39.   I decline to order the strata to cease violating the SPA in the future. It is already legally obligated to comply with SPA requirements, so it would be meaningless and redundant for me to order it to do so.

CRT FEES AND INTEREST

40.   Under section 49 of the CRTA and the CRT rules, the CRT will generally order an unsuccessful party to reimburse a successful party for CRT fees and reasonable dispute-related expenses. Here, Mr. Pirvu was successful. So, I find they are entitled to $225 in CRT fees. Neither party claims dispute-related expenses.

41.   The Court Order Interest Act (COIA) applies to the CRT. Mr. Pirvu is entitled to prejudgment interest on the $1,800 from the date of payment to the strata to the date of this decision. This equals $164.13.

42.   The strata must comply with section 189.4 of the SPA, which includes not charging dispute-related expenses against Mr. Pirvu.

ORDERS

43.   I order that within 30 days of the date of this decision, the strata pay Mr. Pirvu a total of $2,189.13 broken down as follows:

a.    $1,800 in debt,

b.    $225 in CRT fees, and

c.    $164.139 in pre-judgment interest under the Court Order Interest Act.

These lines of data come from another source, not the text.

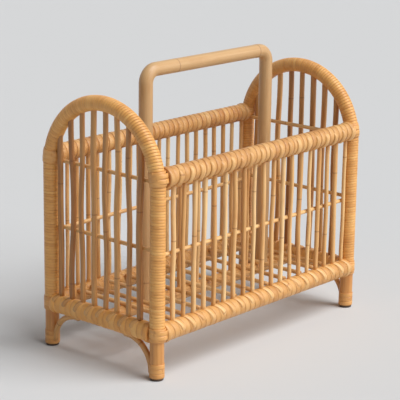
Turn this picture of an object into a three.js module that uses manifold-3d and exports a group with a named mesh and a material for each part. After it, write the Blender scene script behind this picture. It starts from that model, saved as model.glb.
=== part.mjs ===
// A magazine basket of bent rattan poles and round canes. Two arched end frames stand on four legs
// and carry wrapped rails. Spindles fill the four sides, thin canes are woven through them, and a
// handle frame stands on the floor grid and parts the inside into two compartments.
// Millimetres, +X along the length, +Y to the back, +Z up, origin on the floor under the middle.
import * as THREE from "three";
import { mergeVertices } from "three/addons/utils/BufferGeometryUtils.js";
import Module from "manifold-3d";

const wasm = await Module();
wasm.setup();

// Frame, between the centrelines of its poles
const frameLength = 400;
const frameDepth = 190;
const springHeight = 246;
const bottomRailHeight = 60;
const topRailRise = 14; // of the top rails over the height where the arches spring

// Poles
const postDiameter = 19;
const railDiameter = 18;
const handleDiameter = 18.4;
const crossbarDiameter = 14;
const railCopeShare = 0.2; // of a post's radius, that the long rails' hollowed ends reach round it

// Cane strip wound over the rails
const bindingThickness = 3.2;
const bindingPitch = 9.9;
const bindingWallShare = 0.3; // of its thickness, left under the grooves between two turns
const collarTurns = 1; // doubled turns that tie off each end
const collarRise = 1.6;

// Spindles of the four sides
const longSideSpindleCount = 19;
const longSideSpindleDiameter = 5.6;
const longSideLeftGap = 28; // from the left post's centreline to the first spindle
const longSideRightGap = 15.5;
const endSpindleCount = 8;
const endSpindleDiameter = 6.4;
const endFrontGap = 29.5; // from the front post's centreline to the first spindle
const endBackGap = 18.5;

// Thin canes woven through the spindles
const weaverDiameter = 3.4;
const weaverHeight = 164;
const topWeaverDrop = 4; // of the end frames' upper woven cane under the height of the top rails
const weaverBite = 0.8; // how deep the long sides' woven cane presses into their spindles

// Swellings of the arch poles where they are bound over the joints with the rails
const swellingHeight = 19;
const swellingRise = 3.6; // over the pole's own surface
const swellingEdge = 1.8; // the same at its upper and lower edges
const swellingCrownShare = 0.4; // of its height that stands out fully

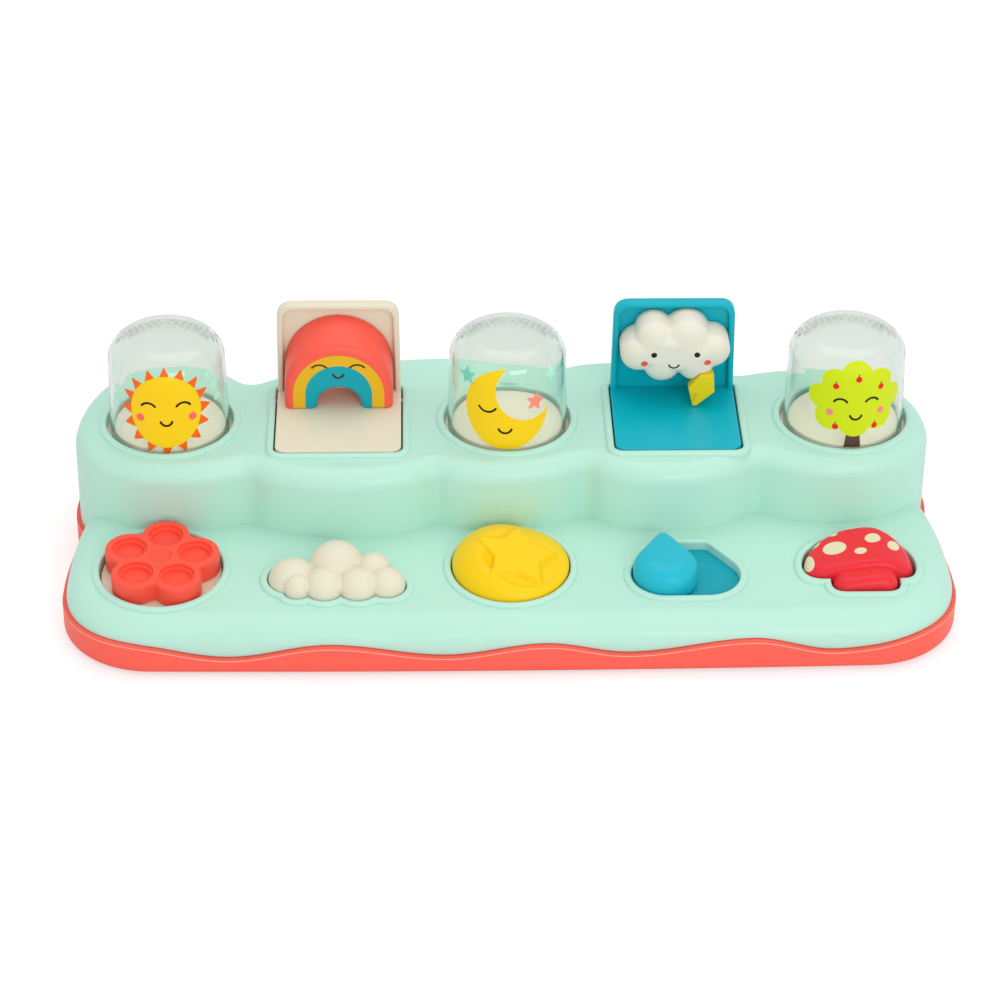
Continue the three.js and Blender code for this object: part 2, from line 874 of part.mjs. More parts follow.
function springStop(x) {
  const rear = barFrontY - barSpringLength - restGap * 2;
  return block(
    [x - barWidth / 2, rear - stopThickness, floorTop - baseFloor / 2],
    [x + barWidth / 2, rear, barBottom + barTabHeight],
  );
}

function baseInsides() {
  const sunk = floorTop - baseFloor / 2;
  const seats = domeStations.map((x) =>
    upright(springSeatRadius, sunk, floorTop + springSeatHeight, x, 0, 16),
  );
  const bosses = screwPlaces().map(([x, y]) => upright(baseBossRadius, sunk, bossSplit - restGap, x, y, 12));
  const bars = [...domeStations, ...lidStations].flatMap((x) => [...barRails(x), springStop(x)]);
  const seatRadius = buttonSpringRadius - buttonSpringWire / 2 - slideGap;
  const seatX = buttonX + buttonSpringX;
  const seatY = buttonSpringEnds().y;
  const buttonSeat = upright(seatRadius, sunk, floorTop + buttonSpringSeat, seatX, seatY, 12);
  return [
    ...seats,
    ...bosses,
    ...bars,
    buttonSeat,
    supportRing(flowerX, domeStations[0], dialOpeningRadius),
    supportRing(knobX, domeStations[1], knobOpeningRadius),
    slideRails(),
  ];
}

function baseBlock(grow, from, to, edge) {
  return joined(
    [tierShape(), deckShape()].map((shape) =>
      edge > 0
        ? prism(shape, from, to + edge * 2, { grow, inset: edge, drop: edge, steps: 1 })
        : prism(shape, from, to, { grow }),
    ),
  );
}

function makeBase() {
  const top = seamMiddle + seamSwing * 2;
  const outside = baseBlock(baseLedge, baseBottom, top, baseEdgeRadius);
  const hollow = baseBlock(-baseRimInset, floorTop, top * 2, 0);
  const tray = cutBy(within(outside, belowSeam(-restGap)), [hollow]);
  const room = baseBlock(-baseRimInset / 2, baseBottom, tierTop, 0);
  const holes = screwPlaces().flatMap(([x, y]) => [
    upright(screwPassRadius, 0, bossSplit + overrun, x, y, 8),
    upright(screwSinkRadius, 0, screwSinkHeight, x, y, 12),
  ]);
  const recesses = footPlaces().map(([x, y]) =>
    upright(footRadius + restGap, 0, footThickness + restGap / 2, x, y, 16),
  );
  return cutBy(joined([tray, within(joined(baseInsides()), room)]), [...holes, ...recesses]);
}

function makeFoot() {
  return upright(footRadius, 0, footThickness, 0, 0, 16);
}

function makeScrew() {
  const seat = screwSinkHeight - restGap / 2;
  return joined([
    upright(screwHeadRadius, seat - screwHeadHeight, seat, 0, 0, 10),
    upright(screwShaftRadius, seat - restGap, seat + screwLength, 0, 0, 6),
  ]);
}

// A round wire bent along a line of points, with flat ends
function wireAlong(points, wireRadius, sides) {
  const positions = [];
  const faces = [];
  let across = new THREE.Vector3();
  points.forEach((point, index) => {
    const before = points[Math.max(0, index - 1)];
    const after = points[Math.min(points.length - 1, index + 1)];
    const forward = after.clone().sub(before).normalize();
    if (index === 0) {
      across = new THREE.Vector3(1, 2, 3).cross(forward).normalize();
    }
    across = across.clone().sub(forward.clone().multiplyScalar(across.dot(forward))).normalize();
    const rise = forward.clone().cross(across);
    for (let side = 0; side < sides; side += 1) {
      const turn = (2 * Math.PI * side) / sides;
      const spot = point.clone();
      spot.addScaledVector(across, wireRadius * Math.cos(turn));
      spot.addScaledVector(rise, wireRadius * Math.sin(turn));
      positions.push(spot.x, spot.y, spot.z);
    }
  });
  for (let ring = 0; ring < points.length - 1; ring += 1) {
    for (let side = 0; side < sides; side += 1) {
      const a = ring * sides + side;
      const b = ring * sides + ((side + 1) % sides);
      faces.push(a, b, b + sides, a, b + sides, a + sides);
    }
  }
  const last = (points.length - 1) * sides;
  for (let side = 1; side < sides - 1; side += 1) {
    faces.push(0, side + 1, side, last, last + side, last + side + 1);
  }
  const geometry = new THREE.BufferGeometry();
  geometry.setAttribute("position", new THREE.Float32BufferAttribute(positions, 3));
  geometry.setIndex(faces);
  return geometry;
}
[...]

44.   I also order the strata to remove $2,800 in unpaid fines from Mr. Pirvu’s strata lot account between November 24, 2023, and April 10, 2024, and provide him an updated statement of account.

45.   Mr. Pirvu is also entitled to post-judgment interest under the COIA.

46.   This is a validated decision and order. Under section 57 of the CRTA, a validated copy of the CRT’s order can be enforced through the British Columbia Supreme Court. Under section 58 of the CRTA, the order can be enforced through the British Columbia Provincial Court if it is an order for financial compensation or return of personal property under $35,000. Once filed, a CRT order has the same force and effect as an order of the court that it is filed in.

 

 

Maria Montgomery, Tribunal Member

 



[1] 2006 BCSC 1960.

[2] see Terry v. The Owners, Strata Plan NW 309, 2016 BCCA 449.

[3] 2004 BCSC 1750.

[4] Chorney v. Strata Plan VIS 770, 2016 BCSC 148.

[5] Reid v. Strata Plan LMS 2503, 2003 BCCA 126.